Figure 2Hypothesis testing for modes using random matrices. (A) Random matrix bootstrap ensemble distribution for all samples showing the mean (black solid line) and ±1 SD (blue dotted lines) for 1000 randomizations of all matrix eigenvalue amplitudes, and original data set eigenvalues (red asterisks). (B) Graphical representation of a randomization of Figure 1A using same color map scale. (C) All samples with mode 1 removed, and comparable mode composition in (D). (E) shows eigenvalue distribution for blood samples only, with mode composition in (F). (G) shows eigenvalues for blood with mode 1 removed, and in (H) the mode composition. (I) illustrates the probabilities of obtaining the first mode eigenvalues for all eigenvalues, and the bootstrap histograms that underlie the probabilities of the first three modal eigenvalues from (G,H) illustrating the significance of dominant Leptospira mode from (H) (similar results randomizing only by bacterial type not shown).
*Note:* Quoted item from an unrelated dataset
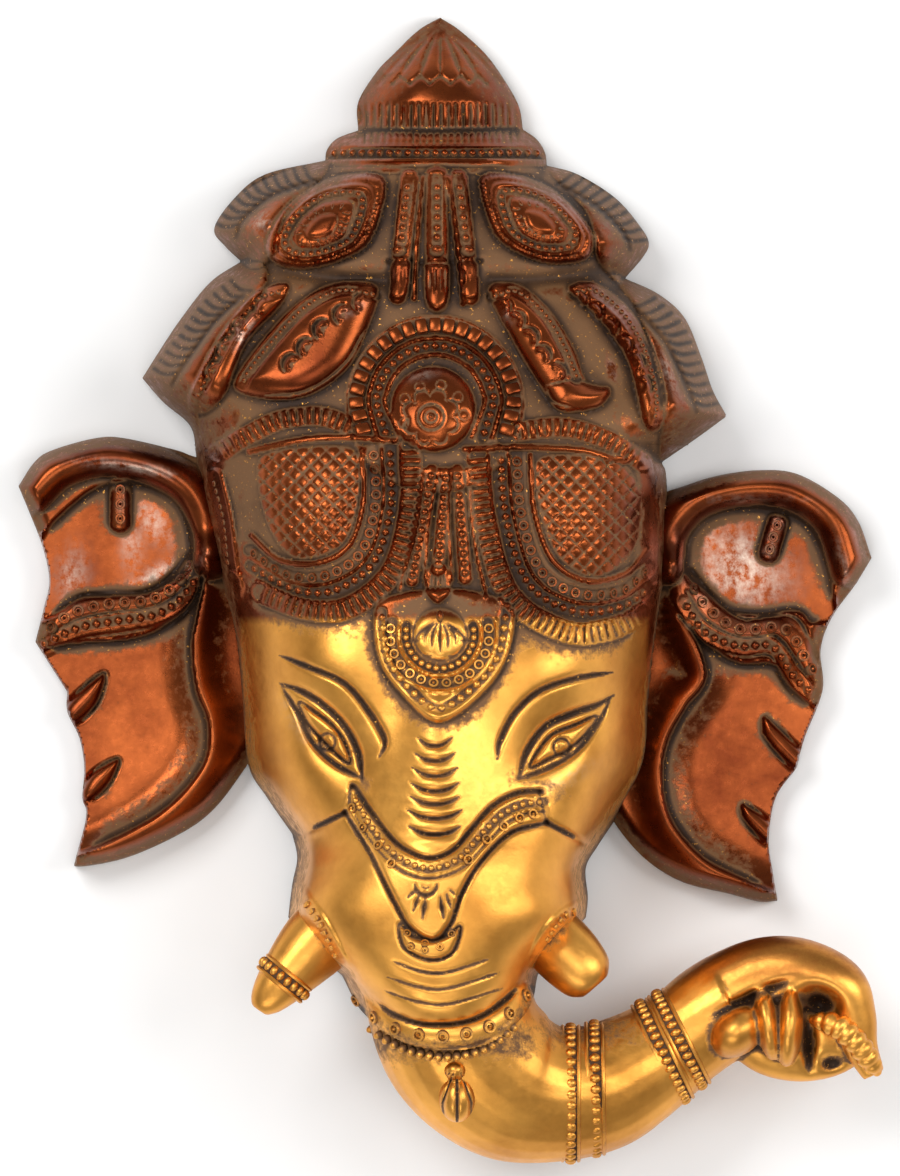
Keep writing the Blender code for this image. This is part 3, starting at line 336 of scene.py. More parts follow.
class HeightMap:
    """Heights of a front, with the dirt and painted shade, copper and painted glints on it, on a regular
    grid.
    """

    def __init__(self) -> None:
        """Lay the grid over the whole mask, with a few cells to spare."""
        spare = 4 * MAP_STEP
        self.origin = (NODE_LOW.x - spare, NODE_LOW.y - spare)
        across = int((NODE_HIGH.x - NODE_LOW.x + 2 * spare) / MAP_STEP) + 1
        along = int((NODE_HIGH.y - NODE_LOW.y + 2 * spare) / MAP_STEP) + 1
        self.shape = (across, along)
        self.x, self.y = np.meshgrid(self.origin[0] + MAP_STEP * np.arange(across),
                                     self.origin[1] + MAP_STEP * np.arange(along), indexing="ij")
        self.column, self.row = units(self.x, self.y)
        self.z = np.zeros(self.shape)
        self.dirt_and_shade = np.zeros(self.shape)
        self.copper = np.zeros(self.shape)
        self.painted_glint = np.zeros(self.shape)
        self.lining = np.zeros(self.shape)

    def window(self, low: np.ndarray, high: np.ndarray) -> Window:
        """Slices of the grid that cover a box in metres."""
        spans = []
        for axis in (0, 1):
            first = int(math.floor((low[axis] - self.origin[axis]) / MAP_STEP))
            last = int(math.ceil((high[axis] - self.origin[axis]) / MAP_STEP)) + 1
            first = min(max(first, 0), self.shape[axis])
            spans.append(slice(first, min(max(last, first), self.shape[axis])))
        return spans[0], spans[1]

    def trace(self, line: np.ndarray, reach: float) -> Trace:
        """Find how far each near point is from a line, and where along it.

        Args:
            line: samples of the line in metres.
            reach: points farther than this are left at infinity.

        Returns:
            The trace, over the window that the line and its reach cover.
        """
        window = self.window(line.min(axis=0) - reach, line.max(axis=0) + reach)
        distance = np.full((window[0].stop - window[0].start, window[1].stop - window[1].start), np.inf)
        arcs = np.zeros(distance.shape)
        total = 0.0
        for start, end in zip(line, line[1:]):
            step = end - start
            length = math.hypot(*step)
            if length == 0:
                continue
            part = self.window(np.minimum(start, end) - reach, np.maximum(start, end) + reach)
            dx = self.x[part] - start[0]
            dy = self.y[part] - start[1]
            t = np.clip((dx * step[0] + dy * step[1]) / length ** 2, 0, 1)
            away = np.hypot(dx - t * step[0], dy - t * step[1])
            inner = (slice(part[0].start - window[0].start, part[0].stop - window[0].start),
                     slice(part[1].start - window[1].start, part[1].stop - window[1].start))
            closer = (away < distance[inner]) & (away <= reach)
            distance[inner] = np.where(closer, away, distance[inner])
            arcs[inner] = np.where(closer, total + t * length, arcs[inner])
            total += length
        return Trace(window, distance, arcs, total)

    def darken(self, window: Window, amount: np.ndarray) -> None:
        """Darken a window to at least this amount, for dirt and for painted shade."""
        self.dirt_and_shade[window] = np.maximum(self.dirt_and_shade[window], amount)

    def brown_edge(self, loop: np.ndarray, width: float, amount: np.ndarray) -> None:
        """Keep a band along an outline brown, as painted shade on the rounded edge.

        Args:
            loop: outline in metres.
            width: width of the band in metres.
            amount: painted shade on the outline, for the whole map.
        """
        traced = self.trace(np.vstack([loop, loop[:1]]), width)
        near = np.where(np.isfinite(traced.distance), ease(1.7 * (1 - traced.distance / width)), 0)
        self.darken(traced.window, amount[traced.window] * near)

    def plate(self, path: Path, lift: float, edge: float, clean: float = 0.0) -> None:
        """Raise a closed outline with a rounded edge.

        Args:
            path: outline in carving units.
            lift: rise in metres.
            edge: width of the rounding in carving units.
            clean: share of the dirt that polishing takes off inside it.
        """
        loop = line_of(path, closed=True)
        traced = self.trace(loop, edge * UNIT)
        window = traced.window
        within = inside(self.x[window], self.y[window], loop)
        t = 1 - np.clip(traced.distance / (edge * UNIT), 0, 1)
        self.z[window] += np.where(within, lift * np.sqrt(1 - t * t), 0)
        self.dirt_and_shade[window] *= 1 - clean * np.where(within, ease(1.4 * (1 - t)), 0)

    def dish(self, path: Path, depth: float, edge: float, dirt_and_shade: float = 0.0) -> None:
        """Sink a closed outline, with dirt at the foot of its wall.

        Args:
            path: outline in carving units.
            depth: depth in metres.
            edge: width of the wall in carving units.
            dirt_and_shade: how dark the foot of the wall is.
        """
        loop = line_of(path, closed=True)
        traced = self.trace(loop, 4 * edge * UNIT)
        window = traced.window
        within = inside(self.x[window], self.y[window], loop)
        t = np.clip(traced.distance / (edge * UNIT), 0, 4)
        self.z[window] -= np.where(within, depth * ease(t), 0)
        self.darken(window, np.where(within, dirt_and_shade * np.exp(-((t - 0.9) / 1.1) ** 2), 0))

    def ridge(self, path: Path, width: float, lift: float, closed: bool = False,
              clean: float = 0.0) -> None:
        """Raise a round band.

        Args:
            path: places in carving units.
            width: width in carving units.
            lift: rise in metres.
            closed: whether the path is a loop.
            clean: share of the dirt that polishing takes off its crest.
        """
        half = width * UNIT / 2
        traced = self.trace(line_of(path, closed), half)
        t = np.clip(traced.distance / half, 0, 1)
        self.z[traced.window] += lift * np.sqrt(1 - t * t)
        self.dirt_and_shade[traced.window] *= 1 - clean * ease(1.5 * (1 - t))

    def groove(self, path: Path, width: float, depth: float, closed: bool = False,
               taper: bool = True) -> None:
        """Cut an engraved line that thins out towards its ends.

        Args:
            path: places in carving units.
            width: width at the surface in carving units.
            depth: depth in metres.
            closed: whether the path is a loop.
            taper: whether the ends thin out.
        """
        half = width * UNIT / 2
        traced = self.trace(line_of(path, closed), 2.5 * half)
        narrow = 1.0
        if taper and not closed:
            ends = np.minimum(traced.arc, traced.length - traced.arc)
            narrow = np.sqrt(np.clip(ends / (7 * half), 0.1, 1))
        t = np.clip(traced.distance / (half * narrow), 0, 4)
        self.z[traced.window] -= depth * narrow * np.exp(-t * t)
        self.darken(traced.window, np.exp(-(0.75 * t) ** 2))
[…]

Note that by removing the mode dominated by Ralstonia in the blood sample, the Leptospira dominant mode has an eigenvalue far larger than any eigenvalue generated from the randomized dataset. In contrast, the next two modes generate relatively small eigenvalues compared with the bootstrapped values. These results demonstrate that with the removal of the contaminating mode, it is highly statistically unlikely that random contamination was responsible for the pattern of Leptospira reads observed.